BEGIN Records

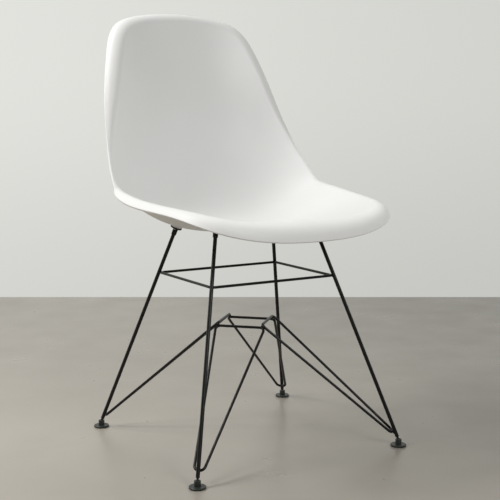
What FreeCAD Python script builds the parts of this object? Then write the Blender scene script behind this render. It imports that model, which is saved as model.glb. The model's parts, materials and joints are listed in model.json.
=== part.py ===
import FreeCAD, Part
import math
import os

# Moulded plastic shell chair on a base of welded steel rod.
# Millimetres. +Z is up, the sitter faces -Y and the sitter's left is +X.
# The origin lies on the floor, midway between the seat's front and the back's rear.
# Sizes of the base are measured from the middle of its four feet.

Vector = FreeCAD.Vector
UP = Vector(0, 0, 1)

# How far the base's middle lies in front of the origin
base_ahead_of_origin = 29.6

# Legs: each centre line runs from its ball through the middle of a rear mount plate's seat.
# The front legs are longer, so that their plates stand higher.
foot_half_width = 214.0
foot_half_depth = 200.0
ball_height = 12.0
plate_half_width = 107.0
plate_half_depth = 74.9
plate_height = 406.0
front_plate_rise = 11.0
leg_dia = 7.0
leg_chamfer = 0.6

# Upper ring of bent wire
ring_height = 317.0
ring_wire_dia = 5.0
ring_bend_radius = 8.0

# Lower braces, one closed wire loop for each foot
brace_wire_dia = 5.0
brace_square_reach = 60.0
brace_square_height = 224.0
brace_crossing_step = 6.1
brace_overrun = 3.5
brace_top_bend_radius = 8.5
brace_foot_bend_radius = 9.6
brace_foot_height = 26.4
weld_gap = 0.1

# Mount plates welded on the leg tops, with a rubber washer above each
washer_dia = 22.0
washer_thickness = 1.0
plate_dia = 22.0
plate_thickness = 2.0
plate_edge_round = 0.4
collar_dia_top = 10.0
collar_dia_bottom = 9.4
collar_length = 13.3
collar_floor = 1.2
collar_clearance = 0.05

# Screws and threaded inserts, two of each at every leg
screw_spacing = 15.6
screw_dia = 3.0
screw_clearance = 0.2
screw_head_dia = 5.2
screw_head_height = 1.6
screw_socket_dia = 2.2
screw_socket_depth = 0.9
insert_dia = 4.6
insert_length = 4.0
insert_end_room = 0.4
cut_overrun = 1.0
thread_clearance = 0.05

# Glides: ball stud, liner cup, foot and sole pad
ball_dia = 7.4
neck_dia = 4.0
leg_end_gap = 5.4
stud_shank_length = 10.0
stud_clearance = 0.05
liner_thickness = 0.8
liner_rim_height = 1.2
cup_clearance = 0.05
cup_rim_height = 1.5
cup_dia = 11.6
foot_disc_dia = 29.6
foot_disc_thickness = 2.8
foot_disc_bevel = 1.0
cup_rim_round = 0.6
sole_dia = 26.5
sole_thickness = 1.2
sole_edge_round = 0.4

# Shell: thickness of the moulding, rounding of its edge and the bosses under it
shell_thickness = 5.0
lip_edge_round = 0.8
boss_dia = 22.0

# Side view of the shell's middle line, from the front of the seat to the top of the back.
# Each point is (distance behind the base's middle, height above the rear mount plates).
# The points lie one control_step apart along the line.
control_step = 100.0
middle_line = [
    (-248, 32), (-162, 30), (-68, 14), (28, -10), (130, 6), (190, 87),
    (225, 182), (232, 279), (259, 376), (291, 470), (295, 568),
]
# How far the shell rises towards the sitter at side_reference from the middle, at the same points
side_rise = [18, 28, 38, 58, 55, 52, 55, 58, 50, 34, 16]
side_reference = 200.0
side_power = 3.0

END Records
BEGIN Records

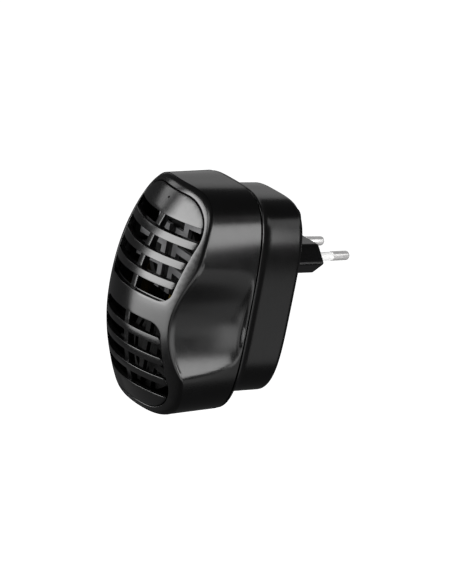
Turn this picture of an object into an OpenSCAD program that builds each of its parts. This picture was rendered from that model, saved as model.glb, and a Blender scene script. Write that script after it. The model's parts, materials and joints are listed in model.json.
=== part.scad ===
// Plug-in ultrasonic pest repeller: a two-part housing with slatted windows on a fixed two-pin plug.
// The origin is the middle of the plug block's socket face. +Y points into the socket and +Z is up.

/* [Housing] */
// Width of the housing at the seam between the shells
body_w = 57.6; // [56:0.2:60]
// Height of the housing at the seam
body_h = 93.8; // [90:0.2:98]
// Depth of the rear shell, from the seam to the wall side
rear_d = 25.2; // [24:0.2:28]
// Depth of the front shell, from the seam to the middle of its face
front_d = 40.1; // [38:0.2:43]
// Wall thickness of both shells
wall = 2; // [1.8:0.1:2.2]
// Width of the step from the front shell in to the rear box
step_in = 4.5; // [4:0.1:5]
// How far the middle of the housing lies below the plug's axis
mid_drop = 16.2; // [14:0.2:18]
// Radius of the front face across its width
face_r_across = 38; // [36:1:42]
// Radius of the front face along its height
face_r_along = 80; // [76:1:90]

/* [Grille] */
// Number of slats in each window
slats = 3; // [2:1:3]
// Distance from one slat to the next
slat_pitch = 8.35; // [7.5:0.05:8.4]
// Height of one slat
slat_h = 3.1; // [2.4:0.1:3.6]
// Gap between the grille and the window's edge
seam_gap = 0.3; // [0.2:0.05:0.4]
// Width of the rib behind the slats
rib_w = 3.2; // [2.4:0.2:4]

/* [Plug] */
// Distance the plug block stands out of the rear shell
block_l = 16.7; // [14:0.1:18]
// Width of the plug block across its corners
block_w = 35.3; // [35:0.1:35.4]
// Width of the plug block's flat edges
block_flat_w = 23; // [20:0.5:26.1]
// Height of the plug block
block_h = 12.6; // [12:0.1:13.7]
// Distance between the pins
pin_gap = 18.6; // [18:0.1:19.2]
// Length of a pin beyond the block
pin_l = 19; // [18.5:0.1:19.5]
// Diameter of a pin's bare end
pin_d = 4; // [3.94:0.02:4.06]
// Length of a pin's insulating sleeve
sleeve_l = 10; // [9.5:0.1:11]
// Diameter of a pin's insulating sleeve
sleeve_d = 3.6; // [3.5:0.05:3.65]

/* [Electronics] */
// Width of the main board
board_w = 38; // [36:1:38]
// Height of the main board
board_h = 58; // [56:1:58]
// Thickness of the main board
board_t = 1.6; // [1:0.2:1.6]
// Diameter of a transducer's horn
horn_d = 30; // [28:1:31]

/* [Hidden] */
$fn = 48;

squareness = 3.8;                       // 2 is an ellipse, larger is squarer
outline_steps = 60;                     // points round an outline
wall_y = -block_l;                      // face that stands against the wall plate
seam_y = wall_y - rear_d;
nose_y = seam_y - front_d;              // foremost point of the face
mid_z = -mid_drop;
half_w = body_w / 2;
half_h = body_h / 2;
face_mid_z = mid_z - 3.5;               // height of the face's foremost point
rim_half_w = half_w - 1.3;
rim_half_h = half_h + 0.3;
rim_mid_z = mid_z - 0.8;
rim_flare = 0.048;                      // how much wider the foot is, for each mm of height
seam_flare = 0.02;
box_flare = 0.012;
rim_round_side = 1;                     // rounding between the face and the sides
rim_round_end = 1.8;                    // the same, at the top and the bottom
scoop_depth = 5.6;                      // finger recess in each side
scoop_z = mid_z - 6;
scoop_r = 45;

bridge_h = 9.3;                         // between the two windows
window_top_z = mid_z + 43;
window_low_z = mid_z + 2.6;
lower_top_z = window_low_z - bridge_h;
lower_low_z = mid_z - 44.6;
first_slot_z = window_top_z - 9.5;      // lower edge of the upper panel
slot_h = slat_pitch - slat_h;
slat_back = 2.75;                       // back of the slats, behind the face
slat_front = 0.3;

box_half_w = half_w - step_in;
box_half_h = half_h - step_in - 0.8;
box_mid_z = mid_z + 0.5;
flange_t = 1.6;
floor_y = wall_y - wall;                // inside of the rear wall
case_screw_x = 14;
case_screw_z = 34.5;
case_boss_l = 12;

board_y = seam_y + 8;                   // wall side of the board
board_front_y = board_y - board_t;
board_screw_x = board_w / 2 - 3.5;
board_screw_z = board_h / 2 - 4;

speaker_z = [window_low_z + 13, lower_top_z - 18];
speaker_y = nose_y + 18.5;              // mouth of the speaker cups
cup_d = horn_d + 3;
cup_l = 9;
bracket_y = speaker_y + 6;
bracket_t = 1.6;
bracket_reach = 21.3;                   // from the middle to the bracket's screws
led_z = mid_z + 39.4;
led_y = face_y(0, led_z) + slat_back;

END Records

__Instructions for the task__. Of the entries listed above, reproduce only the lines starting at the line containing "What FreeCAD Python" and ending at the line containing "thread_clearance = 0.05". Include both, exactly as they stand.

__Task output__.
What FreeCAD Python script builds the parts of this object? Then write the Blender scene script behind this render. It imports that model, which is saved as model.glb. The model's parts, materials and joints are listed in model.json.
=== part.py ===
import FreeCAD, Part
import math
import os

# Moulded plastic shell chair on a base of welded steel rod.
# Millimetres. +Z is up, the sitter faces -Y and the sitter's left is +X.
# The origin lies on the floor, midway between the seat's front and the back's rear.
# Sizes of the base are measured from the middle of its four feet.

Vector = FreeCAD.Vector
UP = Vector(0, 0, 1)

# How far the base's middle lies in front of the origin
base_ahead_of_origin = 29.6

# Legs: each centre line runs from its ball through the middle of a rear mount plate's seat.
# The front legs are longer, so that their plates stand higher.
foot_half_width = 214.0
foot_half_depth = 200.0
ball_height = 12.0
plate_half_width = 107.0
plate_half_depth = 74.9
plate_height = 406.0
front_plate_rise = 11.0
leg_dia = 7.0
leg_chamfer = 0.6

# Upper ring of bent wire
ring_height = 317.0
ring_wire_dia = 5.0
ring_bend_radius = 8.0

# Lower braces, one closed wire loop for each foot
brace_wire_dia = 5.0
brace_square_reach = 60.0
brace_square_height = 224.0
brace_crossing_step = 6.1
brace_overrun = 3.5
brace_top_bend_radius = 8.5
brace_foot_bend_radius = 9.6
brace_foot_height = 26.4
weld_gap = 0.1

# Mount plates welded on the leg tops, with a rubber washer above each
washer_dia = 22.0
washer_thickness = 1.0
plate_dia = 22.0
plate_thickness = 2.0
plate_edge_round = 0.4
collar_dia_top = 10.0
collar_dia_bottom = 9.4
collar_length = 13.3
collar_floor = 1.2
collar_clearance = 0.05

# Screws and threaded inserts, two of each at every leg
screw_spacing = 15.6
screw_dia = 3.0
screw_clearance = 0.2
screw_head_dia = 5.2
screw_head_height = 1.6
screw_socket_dia = 2.2
screw_socket_depth = 0.9
insert_dia = 4.6
insert_length = 4.0
insert_end_room = 0.4
cut_overrun = 1.0
thread_clearance = 0.05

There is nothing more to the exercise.